Provided data:
• • • •
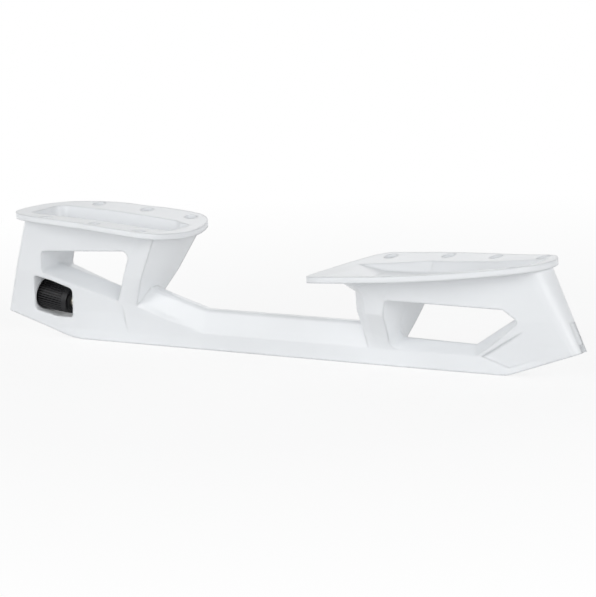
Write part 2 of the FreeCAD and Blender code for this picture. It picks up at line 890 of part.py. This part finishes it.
def dial_window(body):
    rear = size.dial_window_rear
    front = size.dial_axis_behind - size.seat_distance + size.dial_window_seat_gap
    corner = size.dial_window_round
    sketch = place_sketch(body, "DialWindowOutline", "XZ_Plane")
    draw_outline(sketch, [
        (-rear - size.dial_window_lean, size.dial_window_rear_low, corner),
        (-(rear + front) / 2, size.dial_window_front_low),
        (-front - size.dial_window_front_lean / 2, size.dial_window_front_low, corner),
        (-front + size.dial_window_front_lean / 2, size.dial_window_front_high, corner),
        (-size.dial_window_crown, size.dial_window_crown_high),
        (-size.dial_window_rear_top, size.dial_window_rear_high, corner),
    ])
    pocket(body, "DialWindow", sketch, 2 * size.window_reach)


def along_axis(body, name):
    """A sketch in the middle plane whose horizontal axis is the dial's axis."""
    return place_sketch(body, name, "XZ_Plane", 0,
                        (-size.dial_axis_behind, size.dial_axis_height), -size.dial_tilt)


# Distances along the dial's axis from the rear of its window
seat = size.seat_distance
washer_back = seat - size.washer_thickness
dial_front = size.dial_start + size.dial_length
insert_back = dial_front - size.insert_length
clip_back = insert_back - size.clip_thickness
shank_back = clip_back - size.shank_end
bush_front = seat + size.bush_length
shoulder_back = bush_front + size.spring_length
shoulder_front = shoulder_back + size.shoulder_thickness
hook_front = shoulder_front + size.hook_length
bore_radius = size.shank_radius + size.running_clearance


def dial_recess(body):
    """Round room for the dial to turn in, between the two side walls of its window."""
    sketch = along_axis(body, "DialRecessOutline")
    gap = size.dial_clearance
    draw_outline(sketch, [
        (size.dial_start - gap, as_size(0)),
        (size.dial_start - gap, size.dial_dome_radius),
        (size.dial_start - gap + size.dial_dome, size.dial_radius + gap),
        (dial_front + gap, size.dial_radius + gap),
        (dial_front + gap, as_size(0)),
    ])
    turn_profile(body, "Groove", "DialRecess", sketch)


def axis_bore(body):
    """Seat for the washer, bore for the bush and chamber for the spring, in one turned cut."""
    sketch = along_axis(body, "AxisBoreOutline")
    draw_outline(sketch, [
        (seat - size.seat_depth, as_size(0)),
        (seat - size.seat_depth, size.seat_radius),
        (seat, size.seat_radius),
        (seat, size.bush_radius),
        (shoulder_front + size.chamber_end, size.bush_radius),
        (shoulder_front + size.chamber_end, as_size(0)),
    ])
    turn_profile(body, "Groove", "AxisBore", sketch)


def hook_chamber(body):
    sketch = along_axis(body, "HookChamberOutline")
    gap = size.chamber_clearance
    draw_outline(sketch, [
        (shoulder_front - size.release_travel - gap, -size.hook_drop - gap),
        (hook_front + gap, -size.hook_drop - gap),
        (hook_front + gap, size.hook_rise + gap),
        (shoulder_front - size.release_travel - gap, size.hook_rise + gap),
    ])
    pocket(body, "HookChamber", sketch, size.slot_width)


def blade_slot(body):
    rise = tangent(size.heel_rise_angle)
    low = as_size(-2)
    sketch = place_sketch(body, "BladeSlotOutline", "XZ_Plane")
    tail_height = (size.slot_tail - size.heel_flat_end) * rise
    draw_outline(sketch, [
        (-size.slot_tail, low),
        (size.toe_tip + 10, low),
        (size.toe_tip + 10, size.nose_slot_height),
        (toe_nose(size.nose_slot_height) - size.nose_slot_depth, size.nose_slot_height),
        (toe_nose(size.nose_slot_low) - size.nose_slot_depth, size.nose_slot_low),
        (size.nose_slot_start, size.nose_slot_start_height),
        (size.toe_hook_front, size.nose_slot_start_height),
        (size.toe_hook_front - size.toe_hook_front_slope, size.toe_hook_height),
        (size.toe_hook_rear + size.toe_hook_rear_slope, size.toe_hook_height),
        (size.toe_hook_rear, size.slot_height),
        (-size.slot_tail_step + size.slot_tail_slope, size.slot_height),
        (-size.slot_tail_step, size.slot_tail_height),
        (-size.heel_flat_end, size.slot_tail_height),
        (-size.slot_tail, size.slot_tail_height + tail_height),
    ])
    pocket(body, "BladeSlot", sketch, size.slot_width)


def holder_body():
    body = new_body("holder_body")
    body.BaseFeature = moulding
    document.recompute()
    heel_cavity(body)
    toe_cavity(body)
    rivet_holes(body)
    dial_window(body)
    dial_recess(body)
    axis_bore(body)
    hook_chamber(body)
    blade_slot(body)
    return body


def axis_body(label):
    """A piece of the lock, modelled along its own X axis and set on the dial's axis."""
    body = new_body(label)
    body.Placement = FreeCAD.Placement(
        FreeCAD.Vector(), FreeCAD.Rotation(FreeCAD.Vector(0, 1, 0), size.dial_tilt.value))
    bind(body, "Placement.Base.x", -size.dial_axis_behind)
    bind(body, "Placement.Base.z", size.dial_axis_height)
    bind(body, "Placement.Rotation.Angle", size.dial_tilt)
    return body


def turned(body, name, path):
    sketch = draw_outline(place_sketch(body, f"{name}Profile", "XZ_Plane"), path)
    return turn_profile(body, "Revolution", name, sketch)


def ring_path(back, front, inner, outer):
    return [(back, inner), (front, inner), (front, outer), (back, outer)]


def lock_dial():
    """Barrel dial: domed behind, ribbed along its length, with a plain ring in front."""
    body = axis_body("lock_dial")
    back, front = size.dial_start, dial_front
    ring = front - size.dial_ring_width
    hollow = back + size.dial_wall
    turned(body, "Barrel", [
        (back, as_size(0)),
        (back, size.dial_cap_radius),
        (back + size.dial_dome_edge, size.dial_dome_radius),
        (back + size.dial_dome, size.dial_radius),
        (ring, size.dial_shoulder_radius),
        (front, size.dial_front_radius),
        (front, size.insert_radius),
        (insert_back, size.insert_radius),
        (hollow, size.insert_radius - size.dial_bore_step),
        (hollow, as_size(0)),
    ])
    document.recompute()
    sketch = place_sketch(body, "GrooveSection", "YZ_Plane", back - 1)
    top, half = size.dial_radius + size.dial_groove_reach, size.dial_groove_half
    draw_outline(sketch, [
        (-half - size.dial_groove_flare, top),
        (-half, size.dial_radius - size.dial_groove_depth),
        (half, size.dial_radius - size.dial_groove_depth),
        (half + size.dial_groove_flare, top),
    ])
    groove = pocket(body, "Groove", sketch, ring - back + 1, side="One side", backwards=True)
    document.recompute()
    pattern = body.newObject("PartDesign::PolarPattern", "Grooves")
    pattern.Originals = [groove]
    pattern.Axis = (body.Origin.OriginFeatures[0], [""])
    pattern.Angle = 360
    bind(pattern, "Occurrences", size.dial_rib_count)
    body.Tip = pattern
    return body


def dial_insert():
    body = axis_body("dial_insert")
    turned(body, "Sleeve", [
        (insert_back, bore_radius),
        (washer_back, bore_radius),
        (washer_back, size.collar_radius),
        (dial_front, size.collar_radius),
        (dial_front, size.insert_radius),
        (insert_back, size.insert_radius),
    ])
    return body


def thrust_washer():
    body = axis_body("thrust_washer")
    turned(body, "Ring", ring_path(
        washer_back, seat, bore_radius + size.running_clearance, size.washer_radius))
    return body


def guide_bush():
    body = axis_body("guide_bush")
    turned(body, "Sleeve", ring_path(seat, bush_front, bore_radius, size.bush_radius))
    return body


def hook_bolt():
    """Turned shank with a spring shoulder, and a flat hook that fills the blade slot."""
    body = axis_body("hook_bolt")
    groove = size.shank_radius - size.clip_groove_depth
    shoulder = size.bush_radius - size.spring_clearance
    turned(body, "Shank", [
        (shank_back, as_size(0)),
        (shank_back, size.shank_radius - size.shank_chamfer),
        (shank_back + size.shank_chamfer, size.shank_radius),
        (clip_back, size.shank_radius),
        (clip_back, groove),
        (insert_back, groove),
        (insert_back, size.shank_radius),
        (shoulder_back, size.shank_radius),
        (shoulder_back, shoulder),
        (shoulder_front, shoulder),
        (shoulder_front, as_size(0)),
    ])
    sketch = place_sketch(body, "HookOutline", "XZ_Plane")
    mouth_back = hook_front - size.hook_lip - size.hook_mouth
    mouth_roof = -size.hook_drop + size.hook_mouth_height
    draw_outline(sketch, [
        (shoulder_front, -size.shank_radius),
        (shoulder_front + size.hook_heel, -size.hook_drop),
        (mouth_back, -size.hook_drop),
        (mouth_back, mouth_roof),
        (hook_front - size.hook_lip, mouth_roof),
        (hook_front - size.hook_lip, -size.hook_drop),
        (hook_front, -size.hook_drop),
        (hook_front, size.hook_rise - size.hook_chamfer),
        (hook_front - size.hook_chamfer, size.hook_rise),
        (shoulder_front, size.hook_rise),
    ])
    pad(body, "Hook", sketch, size.slot_width - 2 * size.slot_clearance, side="Symmetric")
    return body


def stop_clip():
    body = axis_body("stop_clip")
    turned(body, "Ring", ring_path(
        clip_back, insert_back, size.shank_radius - size.clip_groove_depth, size.clip_radius))
    return body


def release_spring():
    """Coil spring round the shank, between the bush and the shoulder of the hook bolt."""
    body = axis_body("release_spring")
    wire = size.spring_wire / 2
    mean = size.bush_radius - size.spring_clearance - wire
    pitch = (size.spring_length - size.spring_wire) / size.spring_turns
    sketch = place_sketch(body, "WireSection", "XZ_Plane")
    flat_half = wire * math.sqrt(3) / 2
    middle = bush_front + wire
    draw_outline(sketch, [
        (middle - wire, mean),
        (middle - wire / 2, mean + flat_half),
        (middle + wire / 2, mean + flat_half),
        (middle + wire, mean),
        (middle + wire / 2, mean - flat_half),
        (middle - wire / 2, mean - flat_half),
    ])
    coil = body.newObject("PartDesign::AdditiveHelix", "Coil")
    coil.Profile = sketch
    coil.ReferenceAxis = (sketch, ["H_Axis"])
    coil.Mode = 0
    bind(coil, "Pitch", pitch)
    bind(coil, "Height", size.spring_length - size.spring_wire)
    return body


pieces = [
    holder_body(), lock_dial(), dial_insert(), thrust_washer(), guide_bush(), hook_bolt(),
    stop_clip(), release_spring(),
]
document.recompute()

for item in document.Objects:
    if {"Invalid", "Error"} & set(item.State):
        raise RuntimeError(f"{item.Name} failed: {item.State}")
for piece in pieces:
    if piece.Shape.isNull() or not piece.Shape.isValid():
        raise RuntimeError(f"{piece.Label} has no valid shape")
    if len(piece.Shape.Solids) != 1:
        raise RuntimeError(f"{piece.Label} is not one solid")

os.makedirs("parts", exist_ok=True)
for piece in pieces:
    piece.Shape.exportStep(f"parts/{piece.Label}.step")
    box = piece.Shape.BoundBox
    print(piece.Label, len(piece.Shape.Solids), "solid,", len(piece.Shape.Faces), "faces,",
          round(piece.Shape.Volume), "mm3, x", round(box.XMin, 2), round(box.XMax, 2), "y",
          round(box.YMin, 2), round(box.YMax, 2), "z", round(box.ZMin, 2), round(box.ZMax, 2))
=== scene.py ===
import math
import bpy
from mathutils import Matrix, Vector


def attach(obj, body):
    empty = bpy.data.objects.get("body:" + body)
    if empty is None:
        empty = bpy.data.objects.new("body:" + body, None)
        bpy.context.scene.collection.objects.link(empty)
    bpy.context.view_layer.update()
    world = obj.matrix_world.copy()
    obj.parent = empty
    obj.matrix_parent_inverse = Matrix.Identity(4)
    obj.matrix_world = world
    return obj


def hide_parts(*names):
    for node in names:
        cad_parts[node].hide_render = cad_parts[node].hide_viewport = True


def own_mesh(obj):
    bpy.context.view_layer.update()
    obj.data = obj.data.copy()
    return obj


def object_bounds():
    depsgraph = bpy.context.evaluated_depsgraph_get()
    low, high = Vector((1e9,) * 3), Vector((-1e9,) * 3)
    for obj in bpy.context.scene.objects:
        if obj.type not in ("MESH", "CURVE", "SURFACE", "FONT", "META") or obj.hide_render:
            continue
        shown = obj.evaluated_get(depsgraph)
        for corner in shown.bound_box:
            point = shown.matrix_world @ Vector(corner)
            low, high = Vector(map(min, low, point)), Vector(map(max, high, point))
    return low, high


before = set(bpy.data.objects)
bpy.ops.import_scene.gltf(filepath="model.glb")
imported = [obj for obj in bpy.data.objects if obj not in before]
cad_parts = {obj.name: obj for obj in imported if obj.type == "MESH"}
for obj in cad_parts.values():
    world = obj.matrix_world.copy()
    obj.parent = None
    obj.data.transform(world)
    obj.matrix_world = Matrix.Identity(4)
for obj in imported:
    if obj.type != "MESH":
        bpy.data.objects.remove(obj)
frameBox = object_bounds()
scene = bpy.context.scene


def deselectAll():
    bpy.ops.object.select_all(action="DESELECT")
    bpy.context.view_layer.objects.active = None


def pick(first, *others):
    # Selects these pieces only, the first one active
    deselectAll()
    for piece in (first, *others):
        piece.select_set(True)
    bpy.context.view_layer.objects.active = first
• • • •
What this task involves: Output only the lines from the one containing "for item in" through the one containing "for node in", inclusive, exactly as written.

Reply to the task:
for item in document.Objects:
    if {"Invalid", "Error"} & set(item.State):
        raise RuntimeError(f"{item.Name} failed: {item.State}")
for piece in pieces:
    if piece.Shape.isNull() or not piece.Shape.isValid():
        raise RuntimeError(f"{piece.Label} has no valid shape")
    if len(piece.Shape.Solids) != 1:
        raise RuntimeError(f"{piece.Label} is not one solid")

os.makedirs("parts", exist_ok=True)
for piece in pieces:
    piece.Shape.exportStep(f"parts/{piece.Label}.step")
    box = piece.Shape.BoundBox
    print(piece.Label, len(piece.Shape.Solids), "solid,", len(piece.Shape.Faces), "faces,",
          round(piece.Shape.Volume), "mm3, x", round(box.XMin, 2), round(box.XMax, 2), "y",
          round(box.YMin, 2), round(box.YMax, 2), "z", round(box.ZMin, 2), round(box.ZMax, 2))
=== scene.py ===
import math
import bpy
from mathutils import Matrix, Vector


def attach(obj, body):
    empty = bpy.data.objects.get("body:" + body)
    if empty is None:
        empty = bpy.data.objects.new("body:" + body, None)
        bpy.context.scene.collection.objects.link(empty)
    bpy.context.view_layer.update()
    world = obj.matrix_world.copy()
    obj.parent = empty
    obj.matrix_parent_inverse = Matrix.Identity(4)
    obj.matrix_world = world
    return obj


def hide_parts(*names):
    for node in names:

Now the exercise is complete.